Top 8 Parkruns to try post lockdown

Ready to get back to parkrun? Here are some great parkruns (near and far) which should be added to your parkrun bucket list.

Grace Holdt

Now that social distancing restrictions are easing, many runners are eager to get back to starting the weekend at their local park run. With big marathons being cancelled and mass gatherings still ruled out, it’s no surprise that parkrun organisers are taking caution when it comes to restarting.

 

Although there are no plans to resume, barring New Zealand, here are some great parkruns (near and far) which should be added to your parkrun bucket list.

 

Sherwood Pines – Mansfield, Nottinghamshire

 

This 5km course takes place in Pines Park. This parkrun lives up to its name and you’ll find yourself running along avenue-like trails and stone paths lined with pine trees. What makes this parkrun rare is not only that it’s a relatively flat route but also only has one lap, making it great for first timers, beginners and those wanting to knock out a PB. They even boast a cafe for a post parkrun coffee!

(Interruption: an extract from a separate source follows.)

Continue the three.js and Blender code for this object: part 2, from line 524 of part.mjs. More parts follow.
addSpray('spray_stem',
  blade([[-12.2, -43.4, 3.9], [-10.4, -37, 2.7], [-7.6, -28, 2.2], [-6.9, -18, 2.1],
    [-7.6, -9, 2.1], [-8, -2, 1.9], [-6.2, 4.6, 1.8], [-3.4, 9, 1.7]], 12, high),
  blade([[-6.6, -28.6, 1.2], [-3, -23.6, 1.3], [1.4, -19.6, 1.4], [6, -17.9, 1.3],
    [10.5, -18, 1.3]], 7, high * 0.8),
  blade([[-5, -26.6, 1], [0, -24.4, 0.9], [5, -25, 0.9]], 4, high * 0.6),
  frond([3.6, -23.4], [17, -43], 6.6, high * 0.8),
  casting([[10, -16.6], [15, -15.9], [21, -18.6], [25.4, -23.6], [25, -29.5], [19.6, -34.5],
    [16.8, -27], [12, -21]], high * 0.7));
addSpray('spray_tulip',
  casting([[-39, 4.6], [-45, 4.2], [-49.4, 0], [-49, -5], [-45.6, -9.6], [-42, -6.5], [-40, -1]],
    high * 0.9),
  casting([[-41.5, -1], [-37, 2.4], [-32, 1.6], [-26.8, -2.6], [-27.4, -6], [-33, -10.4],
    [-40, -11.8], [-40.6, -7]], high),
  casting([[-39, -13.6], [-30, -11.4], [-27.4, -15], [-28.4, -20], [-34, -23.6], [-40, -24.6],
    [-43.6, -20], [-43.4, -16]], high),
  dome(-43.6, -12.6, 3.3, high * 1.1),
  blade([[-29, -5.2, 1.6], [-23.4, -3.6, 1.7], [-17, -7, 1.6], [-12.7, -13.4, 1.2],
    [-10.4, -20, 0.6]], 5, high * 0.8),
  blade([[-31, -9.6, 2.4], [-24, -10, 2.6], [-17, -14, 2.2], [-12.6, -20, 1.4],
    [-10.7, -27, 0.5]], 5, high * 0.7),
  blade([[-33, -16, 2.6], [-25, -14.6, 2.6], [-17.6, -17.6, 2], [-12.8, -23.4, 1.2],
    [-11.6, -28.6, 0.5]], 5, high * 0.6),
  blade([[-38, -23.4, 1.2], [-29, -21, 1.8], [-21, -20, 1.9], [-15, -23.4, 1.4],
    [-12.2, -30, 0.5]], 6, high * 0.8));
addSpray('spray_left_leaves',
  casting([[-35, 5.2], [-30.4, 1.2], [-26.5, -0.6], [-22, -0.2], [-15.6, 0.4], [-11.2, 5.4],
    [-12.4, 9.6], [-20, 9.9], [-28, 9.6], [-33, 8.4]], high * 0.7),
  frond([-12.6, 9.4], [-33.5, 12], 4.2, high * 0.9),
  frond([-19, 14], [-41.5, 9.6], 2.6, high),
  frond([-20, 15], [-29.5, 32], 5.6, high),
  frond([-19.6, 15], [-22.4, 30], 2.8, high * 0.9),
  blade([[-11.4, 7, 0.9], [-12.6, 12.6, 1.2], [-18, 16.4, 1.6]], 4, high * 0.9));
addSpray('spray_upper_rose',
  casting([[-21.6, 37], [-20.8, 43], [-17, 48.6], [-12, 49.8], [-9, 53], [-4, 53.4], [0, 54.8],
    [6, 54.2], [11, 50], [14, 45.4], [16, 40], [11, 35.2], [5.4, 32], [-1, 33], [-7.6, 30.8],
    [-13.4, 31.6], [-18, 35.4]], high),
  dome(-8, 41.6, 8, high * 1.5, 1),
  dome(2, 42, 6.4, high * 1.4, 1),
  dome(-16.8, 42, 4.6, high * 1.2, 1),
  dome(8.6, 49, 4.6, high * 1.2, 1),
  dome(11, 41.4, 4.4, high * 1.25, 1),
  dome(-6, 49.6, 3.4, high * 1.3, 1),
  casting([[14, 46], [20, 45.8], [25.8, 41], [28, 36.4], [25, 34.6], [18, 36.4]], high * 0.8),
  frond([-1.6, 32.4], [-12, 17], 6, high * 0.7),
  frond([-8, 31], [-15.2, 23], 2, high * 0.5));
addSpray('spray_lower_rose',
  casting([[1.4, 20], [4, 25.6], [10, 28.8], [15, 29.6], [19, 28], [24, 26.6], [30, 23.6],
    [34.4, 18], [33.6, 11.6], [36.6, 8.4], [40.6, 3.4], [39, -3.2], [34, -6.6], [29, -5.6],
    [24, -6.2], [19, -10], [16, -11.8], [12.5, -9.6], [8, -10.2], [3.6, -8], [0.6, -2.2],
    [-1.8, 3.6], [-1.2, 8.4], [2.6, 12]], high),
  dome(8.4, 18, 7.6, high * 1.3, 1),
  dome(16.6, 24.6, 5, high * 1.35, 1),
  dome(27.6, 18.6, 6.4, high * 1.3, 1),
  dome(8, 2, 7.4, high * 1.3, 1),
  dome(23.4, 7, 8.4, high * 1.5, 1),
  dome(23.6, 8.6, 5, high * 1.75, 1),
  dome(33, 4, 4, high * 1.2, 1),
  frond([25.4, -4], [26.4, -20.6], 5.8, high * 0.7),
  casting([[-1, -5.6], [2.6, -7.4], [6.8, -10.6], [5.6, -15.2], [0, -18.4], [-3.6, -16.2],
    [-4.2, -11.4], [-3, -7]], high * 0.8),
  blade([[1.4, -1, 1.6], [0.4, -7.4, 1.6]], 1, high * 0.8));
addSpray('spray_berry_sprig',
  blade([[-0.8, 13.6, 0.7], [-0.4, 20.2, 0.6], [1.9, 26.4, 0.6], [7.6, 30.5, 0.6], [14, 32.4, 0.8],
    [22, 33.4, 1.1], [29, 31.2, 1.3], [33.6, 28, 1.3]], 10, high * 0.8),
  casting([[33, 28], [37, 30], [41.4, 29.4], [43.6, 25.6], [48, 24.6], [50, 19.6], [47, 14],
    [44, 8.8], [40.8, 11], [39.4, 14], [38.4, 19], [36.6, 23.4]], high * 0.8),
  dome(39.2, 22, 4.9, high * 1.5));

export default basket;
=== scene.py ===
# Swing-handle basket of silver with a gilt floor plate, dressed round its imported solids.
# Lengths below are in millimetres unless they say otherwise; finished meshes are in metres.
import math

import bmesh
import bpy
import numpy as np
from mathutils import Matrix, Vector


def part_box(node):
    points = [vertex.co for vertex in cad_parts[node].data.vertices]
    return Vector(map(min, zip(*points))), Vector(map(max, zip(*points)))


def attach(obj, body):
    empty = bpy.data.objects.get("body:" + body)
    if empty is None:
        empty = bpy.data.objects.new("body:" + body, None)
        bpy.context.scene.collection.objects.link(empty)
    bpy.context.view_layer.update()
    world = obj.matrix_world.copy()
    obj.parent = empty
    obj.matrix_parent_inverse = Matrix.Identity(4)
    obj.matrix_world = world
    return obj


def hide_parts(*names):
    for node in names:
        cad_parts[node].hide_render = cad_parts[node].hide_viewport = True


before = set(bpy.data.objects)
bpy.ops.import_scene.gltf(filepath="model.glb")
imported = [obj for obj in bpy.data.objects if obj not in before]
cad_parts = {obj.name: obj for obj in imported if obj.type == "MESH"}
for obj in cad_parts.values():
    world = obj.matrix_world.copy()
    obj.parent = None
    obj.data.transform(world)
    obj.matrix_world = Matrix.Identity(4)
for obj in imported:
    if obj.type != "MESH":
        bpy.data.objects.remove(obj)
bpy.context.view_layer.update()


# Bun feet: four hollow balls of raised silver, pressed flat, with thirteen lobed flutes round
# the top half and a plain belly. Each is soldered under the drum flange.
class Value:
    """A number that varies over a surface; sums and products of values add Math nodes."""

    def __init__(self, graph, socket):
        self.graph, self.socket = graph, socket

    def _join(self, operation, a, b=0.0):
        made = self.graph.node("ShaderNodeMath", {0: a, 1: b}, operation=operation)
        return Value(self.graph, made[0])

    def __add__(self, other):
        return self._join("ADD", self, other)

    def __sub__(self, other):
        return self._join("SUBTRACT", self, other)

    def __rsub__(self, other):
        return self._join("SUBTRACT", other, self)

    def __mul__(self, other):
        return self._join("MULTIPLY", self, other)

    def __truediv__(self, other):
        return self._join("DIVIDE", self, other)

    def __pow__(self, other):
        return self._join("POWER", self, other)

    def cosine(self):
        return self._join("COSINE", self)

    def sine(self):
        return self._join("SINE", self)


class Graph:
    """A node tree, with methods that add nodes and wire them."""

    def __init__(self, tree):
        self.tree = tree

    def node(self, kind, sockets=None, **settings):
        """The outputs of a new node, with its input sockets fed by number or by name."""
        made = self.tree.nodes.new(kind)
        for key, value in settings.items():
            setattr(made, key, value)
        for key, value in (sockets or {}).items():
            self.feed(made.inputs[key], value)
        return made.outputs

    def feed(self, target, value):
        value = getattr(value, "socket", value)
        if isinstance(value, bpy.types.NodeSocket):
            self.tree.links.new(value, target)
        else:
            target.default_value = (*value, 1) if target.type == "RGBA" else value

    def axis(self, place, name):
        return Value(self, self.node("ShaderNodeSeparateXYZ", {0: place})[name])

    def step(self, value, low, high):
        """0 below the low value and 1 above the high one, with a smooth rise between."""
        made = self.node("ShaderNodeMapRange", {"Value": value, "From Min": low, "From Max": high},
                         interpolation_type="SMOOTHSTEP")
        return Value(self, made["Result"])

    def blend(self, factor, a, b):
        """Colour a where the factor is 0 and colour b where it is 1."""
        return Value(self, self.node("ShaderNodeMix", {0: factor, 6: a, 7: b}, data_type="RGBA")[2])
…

Wollaton Hall – Wollaton Hall & Deer Park, Nottingham

 

Another Nottingham favourite, this one-lap parkrun will take you through the Deer Park where you will also get to see the beautiful Wollaton Hall. It’s close proximity to the city centre also makes it ideal and easy to access. If you’re lucky, you may ever get to meet Virtual Runner owner Susan Wheatcroft.

 

Bushy Parkrun – Bushy Park, Teddington

 

This London-based parkrun was the original and founded in 2004. This fast and flat parkrun is ideal for getting a PB or taking it easy. Avid parkrunners or first timers will love this course and being the original surely gives it extra credit to be added to your parkrun agenda.

 

Dalby Forest – Low Dalby, Pickering

 

Another ‘foresty’ route, Dalby Forest parkrun is in Dalby Forest Courtyard and the route will take you along a mixture of forest roads, gravel paths and wooden bridges. Although there are a few little hills, this course is mainly flat – another incentive to try this beautiful parkrun. Although it could be slightly muddy on a rainy day, this only adds to its character and won’t take away from the river and nature of the forest you’ll get to appreciate on your run.

 

Brighton & Hove – Hove Park, Brighton

 

Brighton & Hove could be a holiday parkrun or one if you’d like to escape the city, especially since it’s only an hour train ride from London! This run takes place on the Brighton Promenade along the beautiful shoreline showing views across the English Channel. You’ll be mainly running on asphalt paths where you’ll follow the course of a smaller lap followed by two slightly bigger ones. However don’t let the layout put you off as along the way you’ll be able to see some popular Brighton landmarks such as the pier and observation tower.

 

Edinburgh – Cramond/Silverknowes Promenade

 

This course will take you along the Cramond Foreshore entirely on a tarmac footpath. The sea breeze makes it an ideal running location as well as the lovely natural scenery. Edinburgh parkrun would be an ideal post lockdown park run especially if you’re just getting back into running as the course is designed to be enjoyable rather than for pure PB speed.

 

 

Being an international event, it wouldn’t be right not to mention a few of the other popular parkruns from around the globe.

 

Kangaroo Island – Kingscote, Kangaroo Island, Australia

 

Kangaroo Island parkrun finds itself on the Guardian’s list of the top 10 parkruns in the world. If that’s not incentive enough the island is the home to an abundance of native Australian wildlife. The course will take you entirely along permanent paths which start and finish at the Tidal Pool in Kingscote and follow the coast towards Brownlow. Not only is this a uniquely beautiful parkrun but one which will not leave you disappointed if you ever decide to try it out.

 

Crissy Field, California

 

Also finding itself on the Guardian’s list, the parkrun team at Crissy Field parkrun have said they’ve seen an interest in tourists attending from the UK, Australia and many more. This is because of the beautiful views the route offers. Runners taking part will see iconic landmarks such as the Golden Gate Bridge, the Palace of Fine Arts and the San Francisco Skyline. If travelling to this side of the world is on your post-pandemic agenda then this parkrun should be an essential stop.

 

The Virtual Runner UK community have also suggested some great parkruns to visit once the weekly 5km timed run is back:

 

  • “Bournemouth Parkrun – nice open start so no congestion with plenty of ups and downs to keep the interest up. Two passing’s of the Vitality Stadium and finishing by the athletics stadium too!” – Martin Coombes

 

  • “Whinlatter Forest (in the lakes) – highest elevation of any parkrun in the country. Amazing scenery with beautiful views while you try to breathe and climb the hills. So much to do afterwards too like going to the cafe, Gruffalo Trail, mountain biking and loads of walking.” – David McGarry

 

  • “Aberdeen! Fast, flat, beautiful sea view and (as long as things return to the way they were), a full Scottish breakfast with bottomless tea and coffee at the end!”